*Material for this exercise*.
## Begin

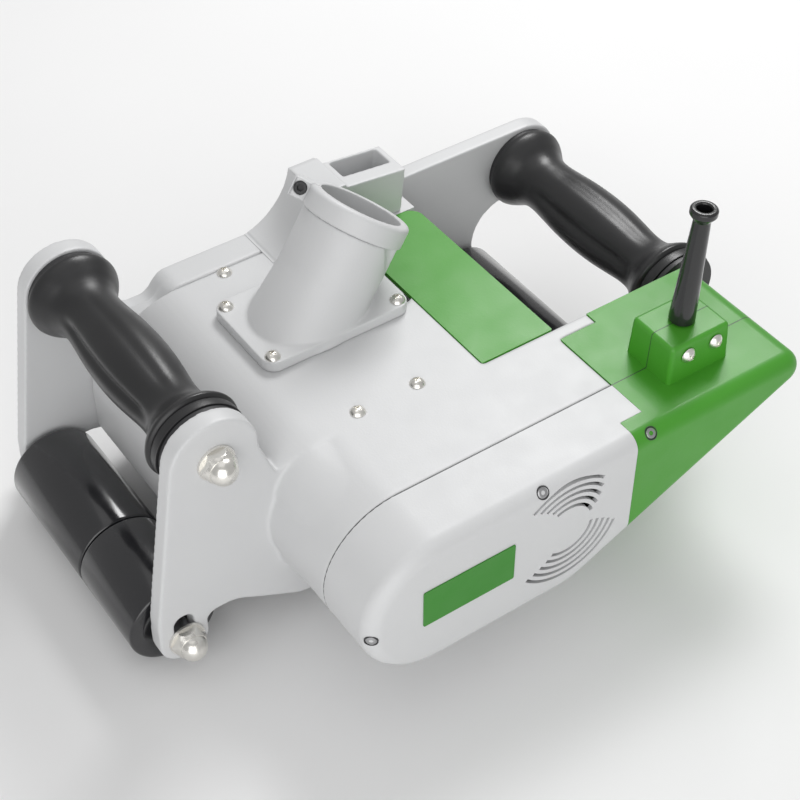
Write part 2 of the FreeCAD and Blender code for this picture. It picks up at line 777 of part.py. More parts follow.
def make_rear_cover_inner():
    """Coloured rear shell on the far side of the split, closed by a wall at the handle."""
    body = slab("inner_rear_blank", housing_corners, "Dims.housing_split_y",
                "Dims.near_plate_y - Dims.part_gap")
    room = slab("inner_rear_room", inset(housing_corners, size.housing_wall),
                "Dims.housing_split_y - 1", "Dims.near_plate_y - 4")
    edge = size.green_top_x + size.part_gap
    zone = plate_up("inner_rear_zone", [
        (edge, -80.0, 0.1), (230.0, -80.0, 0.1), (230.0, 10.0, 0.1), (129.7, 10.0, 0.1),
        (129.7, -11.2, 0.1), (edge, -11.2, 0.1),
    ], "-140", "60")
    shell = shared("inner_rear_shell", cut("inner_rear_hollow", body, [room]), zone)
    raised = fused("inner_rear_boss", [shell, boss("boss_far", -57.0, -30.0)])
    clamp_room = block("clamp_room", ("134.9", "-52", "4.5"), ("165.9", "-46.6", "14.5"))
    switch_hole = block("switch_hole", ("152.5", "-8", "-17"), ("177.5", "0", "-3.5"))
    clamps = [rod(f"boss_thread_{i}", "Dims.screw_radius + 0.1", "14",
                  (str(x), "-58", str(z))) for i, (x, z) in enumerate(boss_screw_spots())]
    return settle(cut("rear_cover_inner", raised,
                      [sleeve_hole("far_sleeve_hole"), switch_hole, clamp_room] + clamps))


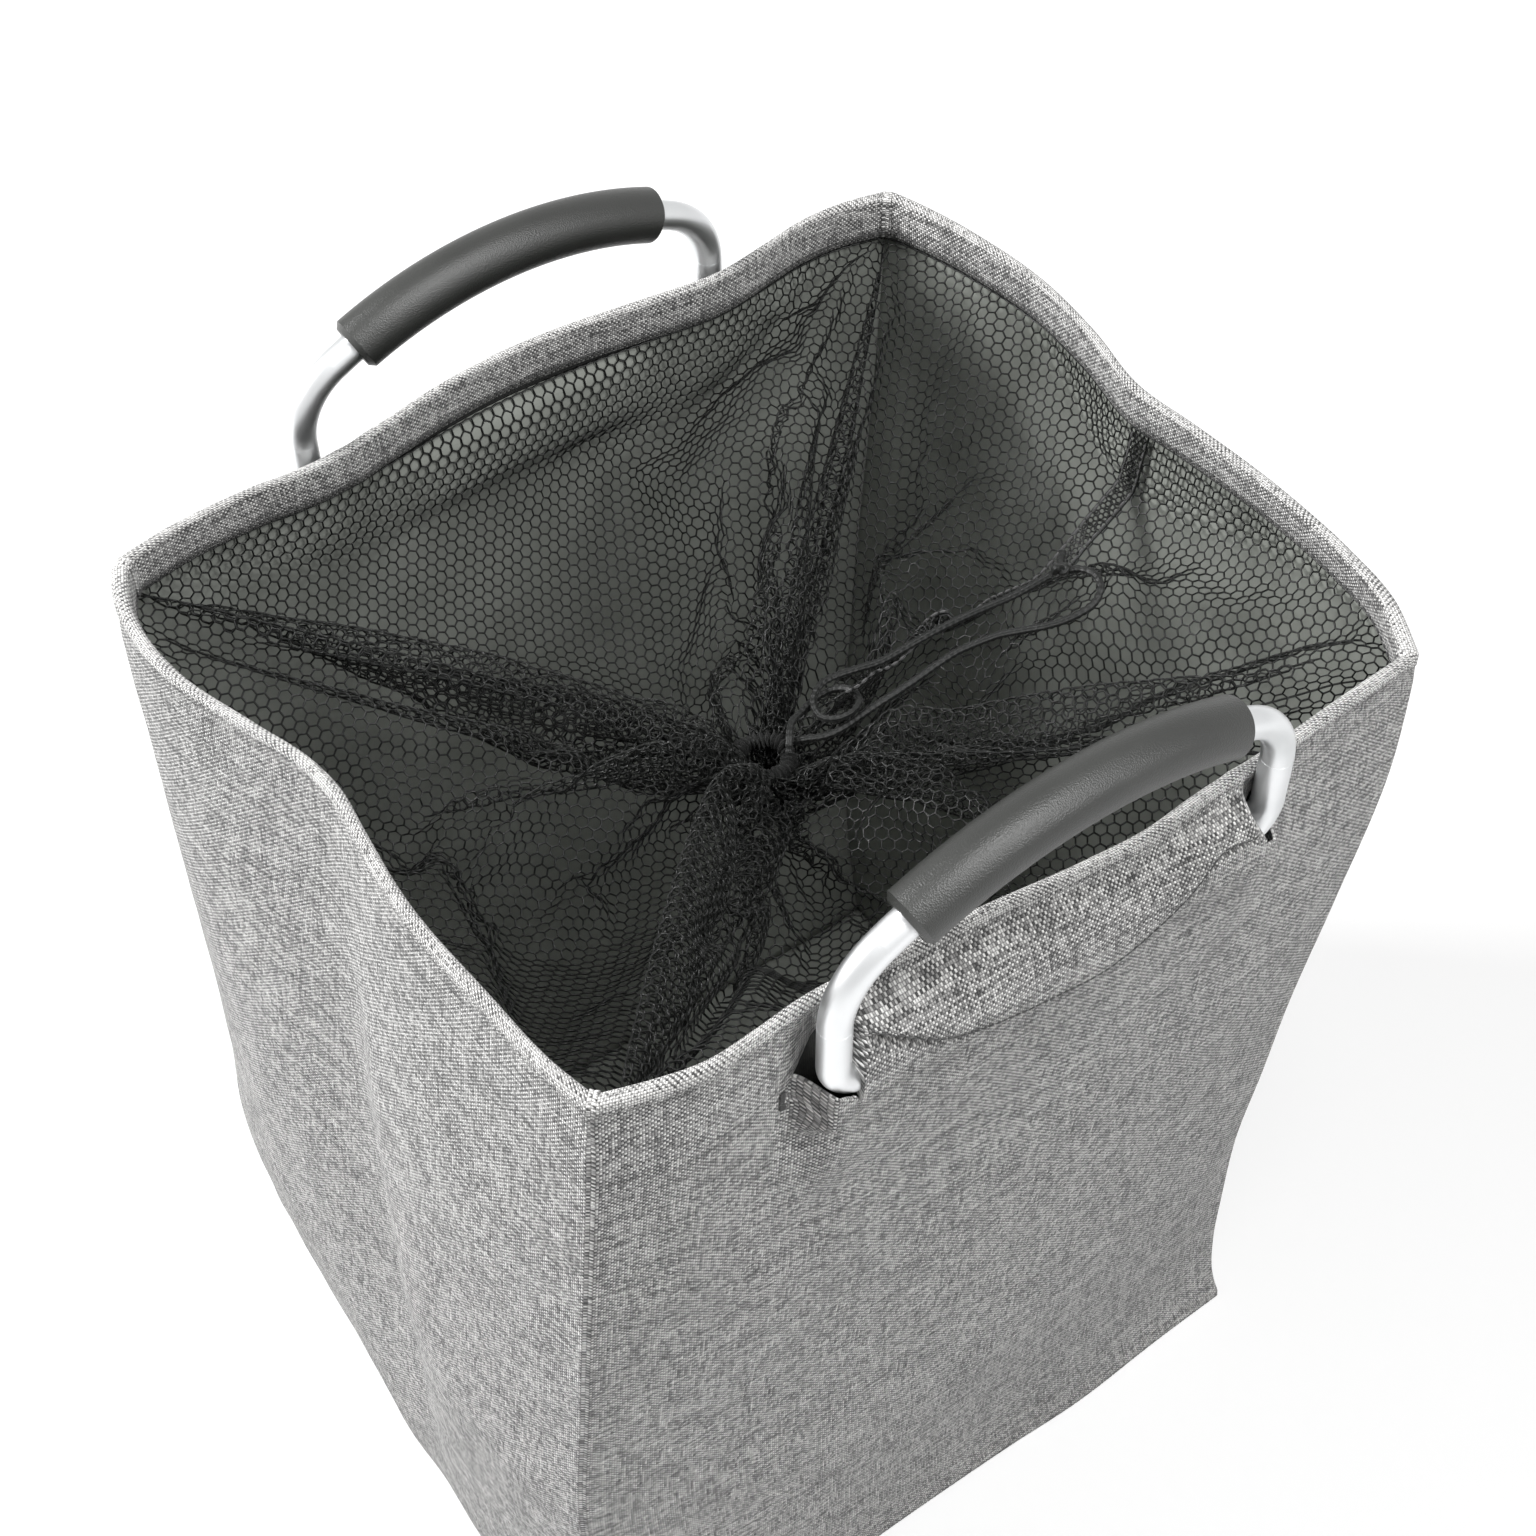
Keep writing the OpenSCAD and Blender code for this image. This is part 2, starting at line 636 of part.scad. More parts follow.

## End

*Task goal*. Copy all of the data. Keep every word exactly as it is.

*Output*.
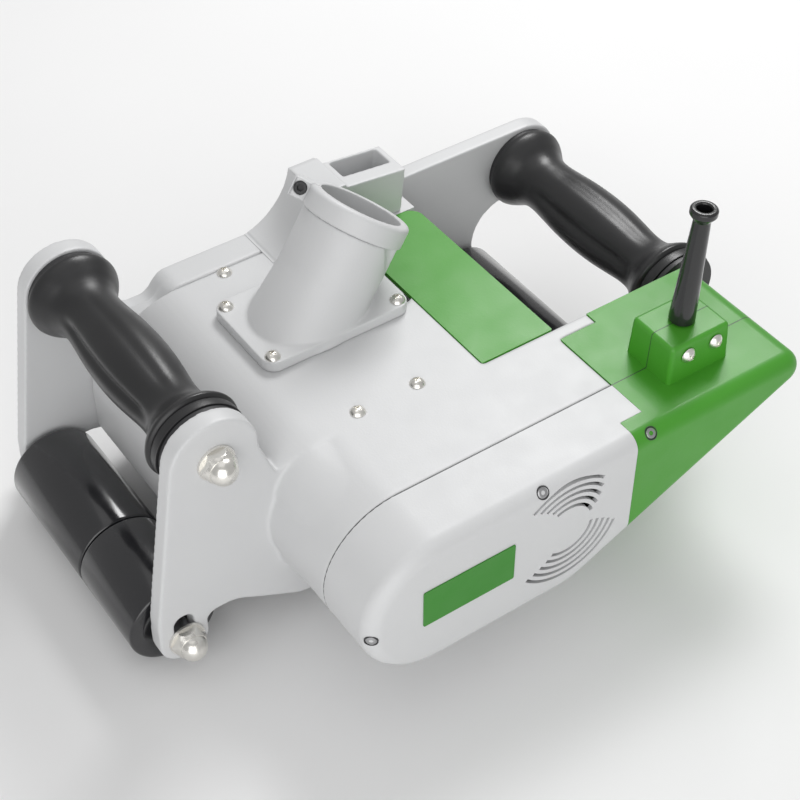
Write part 2 of the FreeCAD and Blender code for this picture. It picks up at line 777 of part.py. More parts follow.
def make_rear_cover_inner():
    """Coloured rear shell on the far side of the split, closed by a wall at the handle."""
    body = slab("inner_rear_blank", housing_corners, "Dims.housing_split_y",
                "Dims.near_plate_y - Dims.part_gap")
    room = slab("inner_rear_room", inset(housing_corners, size.housing_wall),
                "Dims.housing_split_y - 1", "Dims.near_plate_y - 4")
    edge = size.green_top_x + size.part_gap
    zone = plate_up("inner_rear_zone", [
        (edge, -80.0, 0.1), (230.0, -80.0, 0.1), (230.0, 10.0, 0.1), (129.7, 10.0, 0.1),
        (129.7, -11.2, 0.1), (edge, -11.2, 0.1),
    ], "-140", "60")
    shell = shared("inner_rear_shell", cut("inner_rear_hollow", body, [room]), zone)
    raised = fused("inner_rear_boss", [shell, boss("boss_far", -57.0, -30.0)])
    clamp_room = block("clamp_room", ("134.9", "-52", "4.5"), ("165.9", "-46.6", "14.5"))
    switch_hole = block("switch_hole", ("152.5", "-8", "-17"), ("177.5", "0", "-3.5"))
    clamps = [rod(f"boss_thread_{i}", "Dims.screw_radius + 0.1", "14",
                  (str(x), "-58", str(z))) for i, (x, z) in enumerate(boss_screw_spots())]
    return settle(cut("rear_cover_inner", raised,
                      [sleeve_hole("far_sleeve_hole"), switch_hole, clamp_room] + clamps))


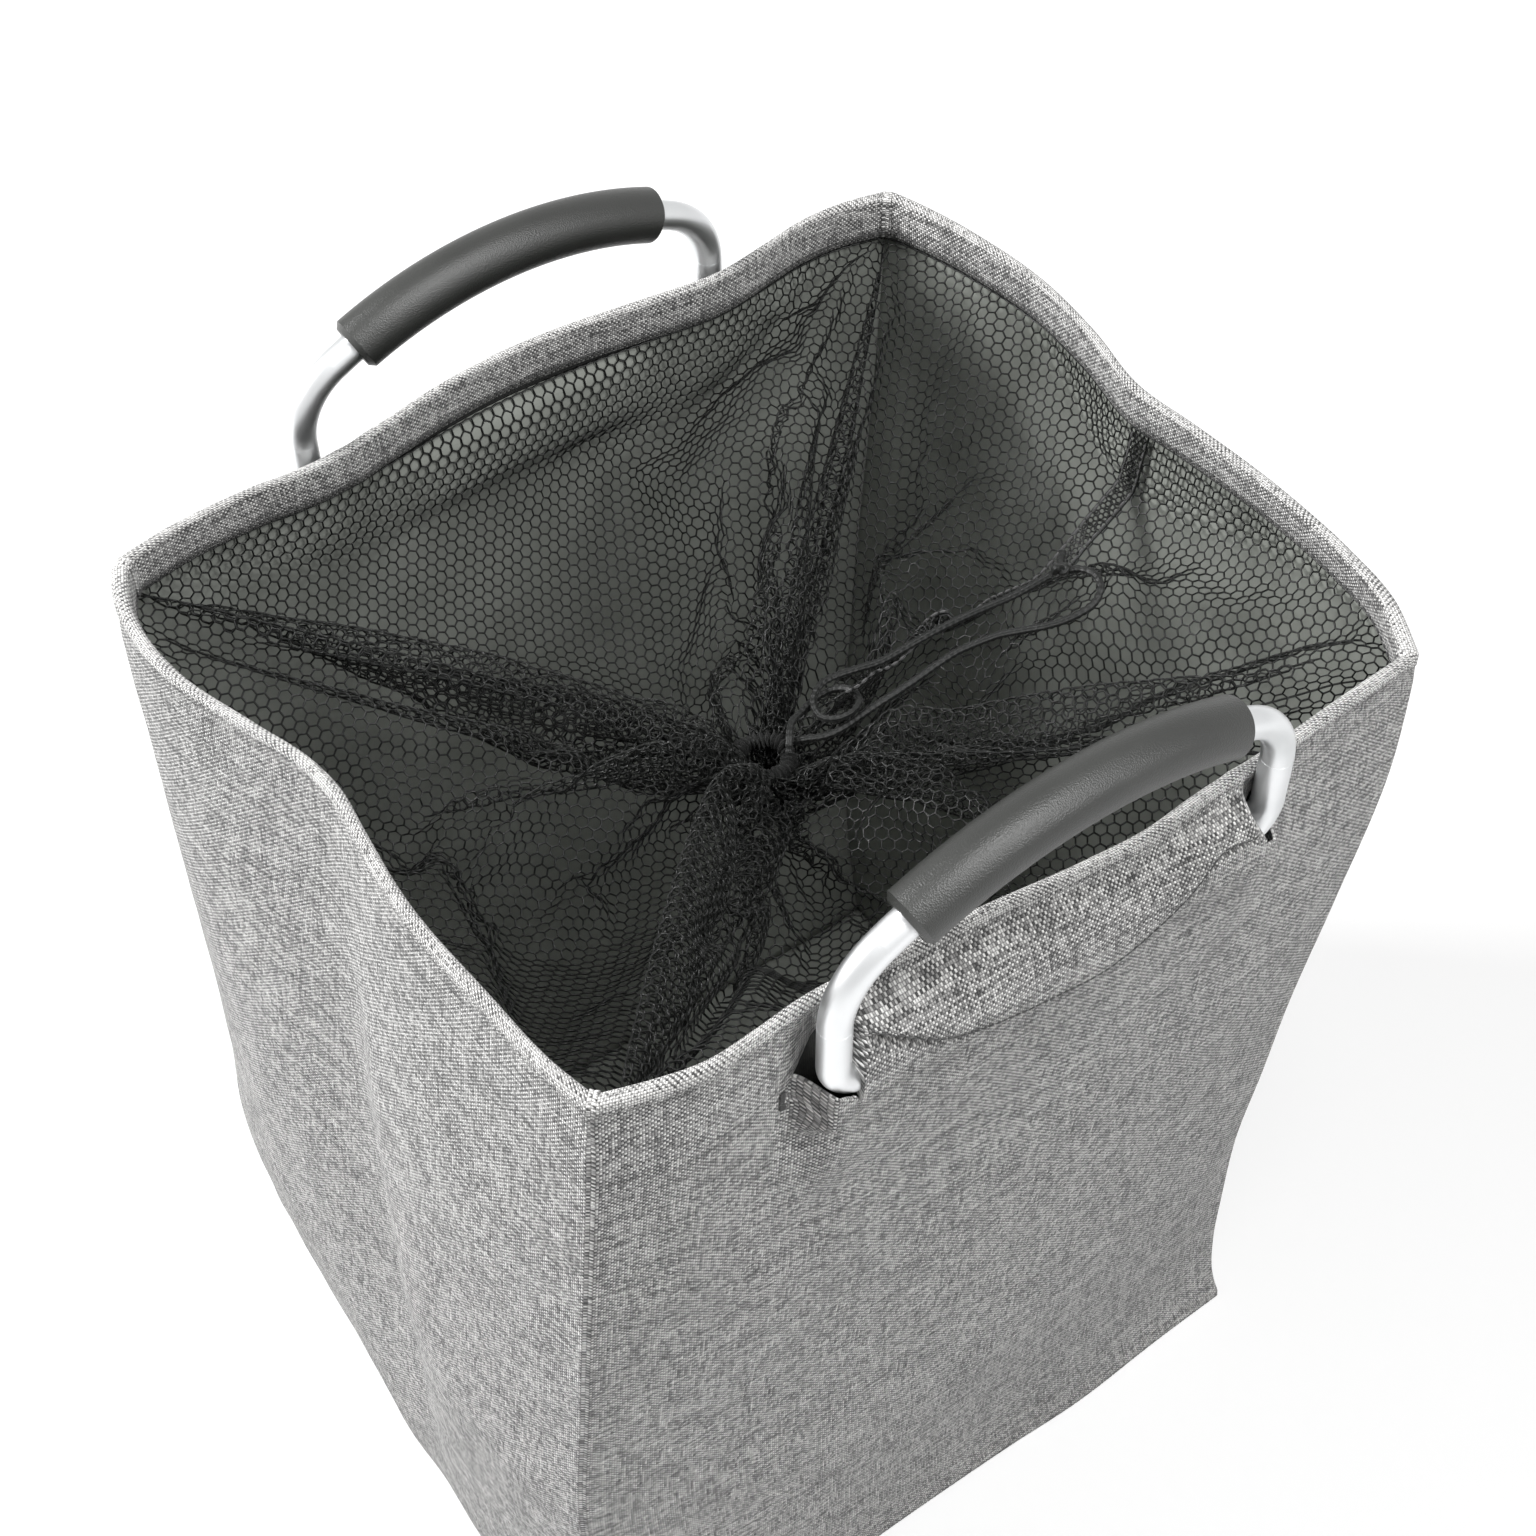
Keep writing the OpenSCAD and Blender code for this image. This is part 2, starting at line 636 of part.scad. More parts follow.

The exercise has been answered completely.